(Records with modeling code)
++++++++

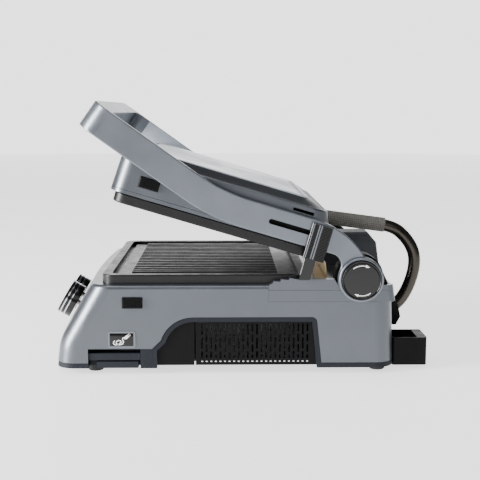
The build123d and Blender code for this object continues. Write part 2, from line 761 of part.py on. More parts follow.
def knob_rings():
    rings = []
    for low in knob_ring_places():
        ring = Pos(0, 0, low) * Cylinder(
            KNOB_R + 0.15, RING_WIDE, align=(Align.CENTER, Align.CENTER, Align.MIN)
        )
        ring -= Pos(0, 0, low - 1) * Cylinder(
            KNOB_R - 1.0, RING_WIDE + 2, align=(Align.CENTER, Align.CENTER, Align.MIN)
        )
        rings.append(ring.solid())
    return Compound(children=rings)


def thermostats():
    """Thermostat bodies behind the sloping face, each with its spindle."""
    bodies = []
    for x in knob_places():
        can = rod_on_slope(15, -22, -WALL - 0.7, x)
        can += rod_on_slope(SPINDLE_R, -WALL - 2, KNOB_OFF + 10, x)
        bodies.append(can.solid())
    return Compound(children=bodies)


# ---- release buttons, drawn for the lower half ----
def release_button(face_x, wall):
    """Push button: ridged cap through the side wall, with a flange behind it."""
    y = BUTTON_Y
    z = BUTTON_LOW_Z
    cap = box(
        face_x - wall - 1.0, face_x + BUTTON_OUT, y - BUTTON_LONG / 2, y + BUTTON_LONG / 2,
        z - BUTTON_TALL / 2, z + BUTTON_TALL / 2,
    )
    cap = fillet(cap.faces().sort_by(Axis.X)[-1].edges(), 1.4)
    for i in range(5):
        ridge_y = y - 6 + i * 3
        cap += box(
            face_x + BUTTON_OUT - 0.2, face_x + BUTTON_OUT + 0.4, ridge_y - 0.5, ridge_y + 0.5,
            z - 3.5, z + 3.5,
        )
    cap += box(
        flange_x(face_x, wall), face_x - wall - GAP, y - BUTTON_LONG / 2 - 2,
        y + BUTTON_LONG / 2 + 2, z - BUTTON_TALL / 2 - 1.5, z + BUTTON_TALL / 2 + 1.5,
    )
    return cap


def flange_x(face_x, wall):
    return face_x - wall - 3.0


def release_latch(face_x, wall):
    """Slide behind the button: pushed in, its nose slips off the plate's ledge."""
    z = BUTTON_LOW_Z
    bar = box(LATCH_END_X, flange_x(face_x, wall), BUTTON_Y - 5, BUTTON_Y + 5, z - 1.5, z + 1.5)
    ledge = BODY_TOP_Z - LEDGE_DROP
    ledge_in = TAB_X - LEDGE_DEEP
    post_x = ledge_in - GAP
    bar += box(post_x - 2.7, post_x, BUTTON_Y - 5, BUTTON_Y + 5, z - 1.5, ledge + GAP + 2)
    bar += box(
        post_x - 1, ledge_in + BUTTON_TRAVEL - 0.2, BUTTON_Y - 5, BUTTON_Y + 5,
        ledge + GAP, ledge + GAP + 2,
    )
    return bar


def release_spring():
    """Return spring between the reflector's side and the end of the latch."""
    x0 = PLATE_X / 2 - REFLECTOR_IN + 0.05
    return coil_x(x0, LATCH_END_X - 0.05, BUTTON_Y, BUTTON_LOW_Z, 3.0, SPRING_WIRE, 3)


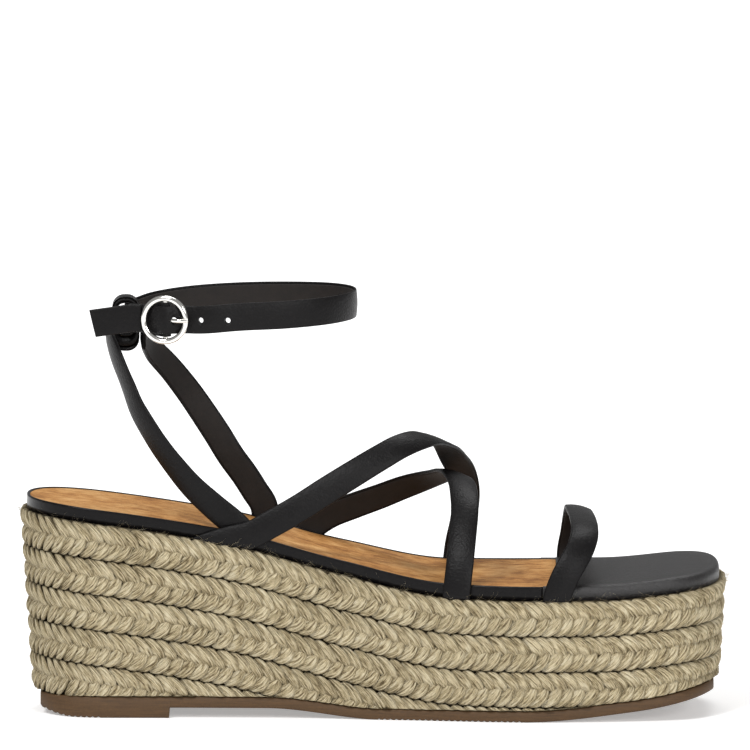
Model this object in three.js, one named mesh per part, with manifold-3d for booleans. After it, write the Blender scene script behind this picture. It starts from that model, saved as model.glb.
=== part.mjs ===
// A wedge sandal for the right foot: strappy leather upper on a braid-wrapped wedge.
// Millimetres. +X points to the toe, +Y to the inner (medial) side, +Z up.
// The origin is on the ground, under the middle of the sole.
import * as THREE from "three";
import { mergeVertices } from "three/addons/utils/BufferGeometryUtils.js";
import Module from "manifold-3d";

const wasm = await Module();
wasm.setup();

// ---- Driving dimensions ----
const LENGTH = 255; // heel to toe, over the braid
const BALL_WIDTH = 92; // widest place, over the braid
const HEEL_WIDTH = 68;
const WAIST_WIDTH = 69.5;
const TOE_WIDTH = 82;
const HEEL_SEAT_HEIGHT = 78.4; // footbed above ground at the back of the heel
const BALL_HEIGHT = 49; // footbed above ground under the ball of the foot
const TOE_HEIGHT = 53.6; // footbed above ground at the tip
const TOE_SPRING = 10.5; // how far the sole curls off the ground at the tip
const ARCH_LIFT = 3.7; // the heel block's own height, and the lift of the arch
const HEEL_BEVEL = 4.6; // rise of the block's back edge

const SOLE_THICKNESS = 4;
const SOLE_INSET = 1.1; // the braid overhangs the rubber a little
const SOLE_CHAMFER = [0.5, 0.8]; // in and up, along the sole's lower edge
const HEEL_BLOCK_FRONT = -73; // the block's breast
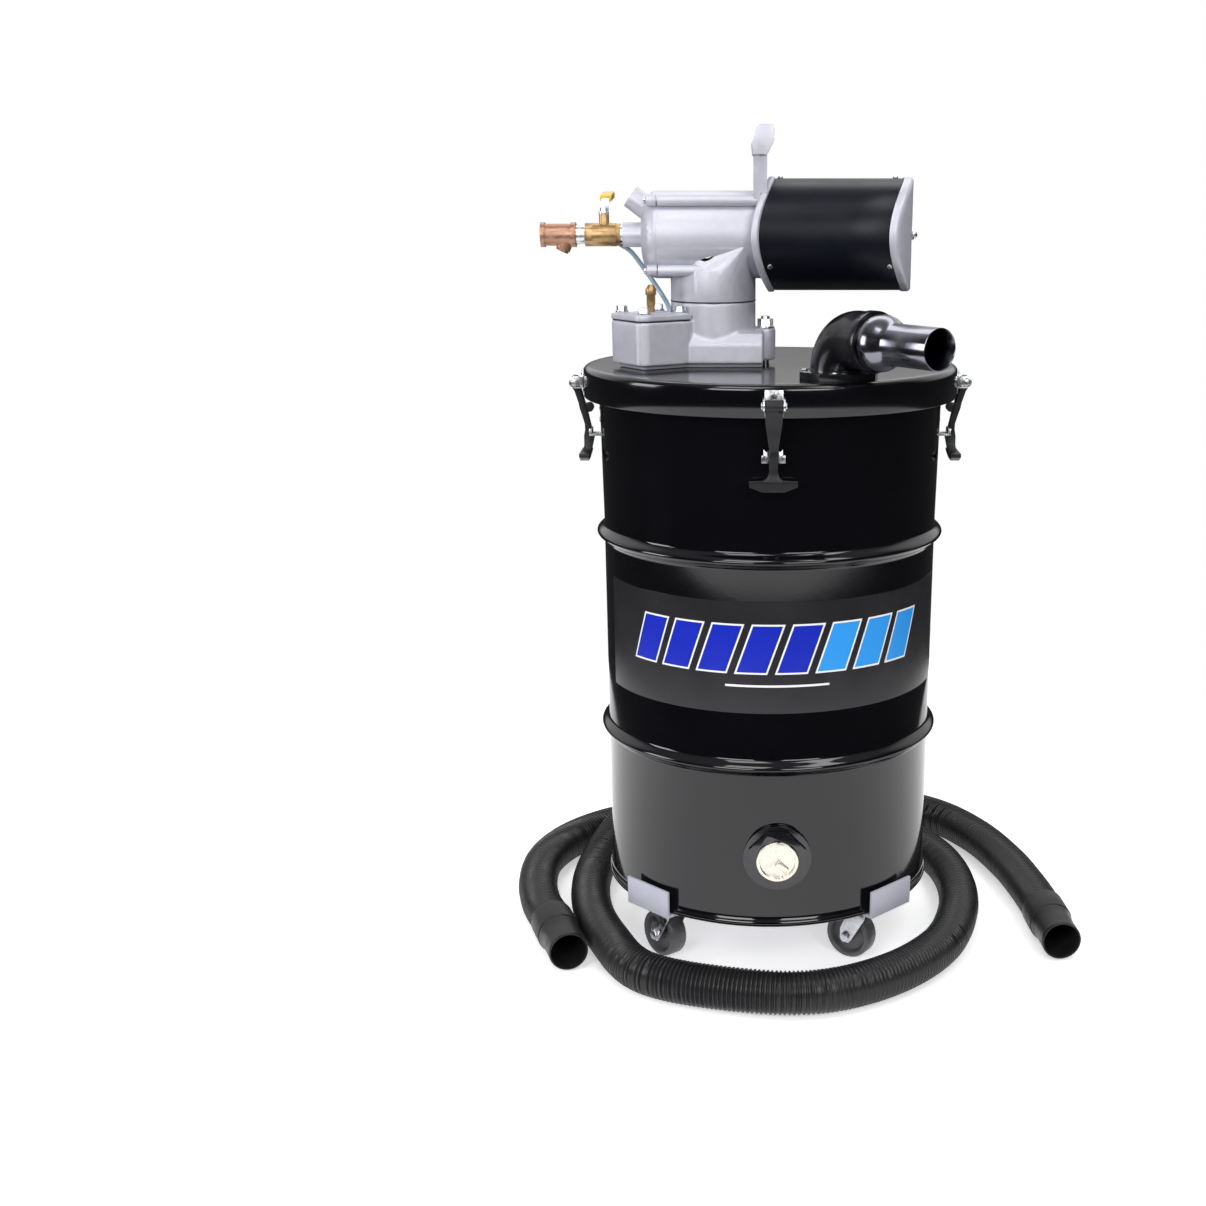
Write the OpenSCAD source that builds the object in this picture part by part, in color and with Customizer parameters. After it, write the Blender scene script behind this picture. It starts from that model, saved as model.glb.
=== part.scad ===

++++++++

- **Stated problem**
Repeat word for word every line from the start of the entries to the line holding "return Compound(children=rings)", inclusive, and nothing else.

- **Finished answer**
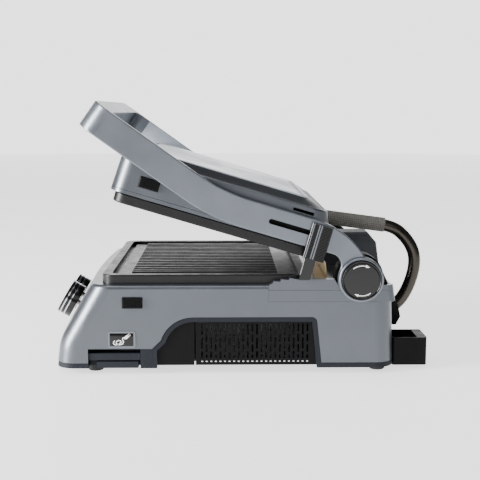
The build123d and Blender code for this object continues. Write part 2, from line 761 of part.py on. More parts follow.
def knob_rings():
    rings = []
    for low in knob_ring_places():
        ring = Pos(0, 0, low) * Cylinder(
            KNOB_R + 0.15, RING_WIDE, align=(Align.CENTER, Align.CENTER, Align.MIN)
        )
        ring -= Pos(0, 0, low - 1) * Cylinder(
            KNOB_R - 1.0, RING_WIDE + 2, align=(Align.CENTER, Align.CENTER, Align.MIN)
        )
        rings.append(ring.solid())
    return Compound(children=rings)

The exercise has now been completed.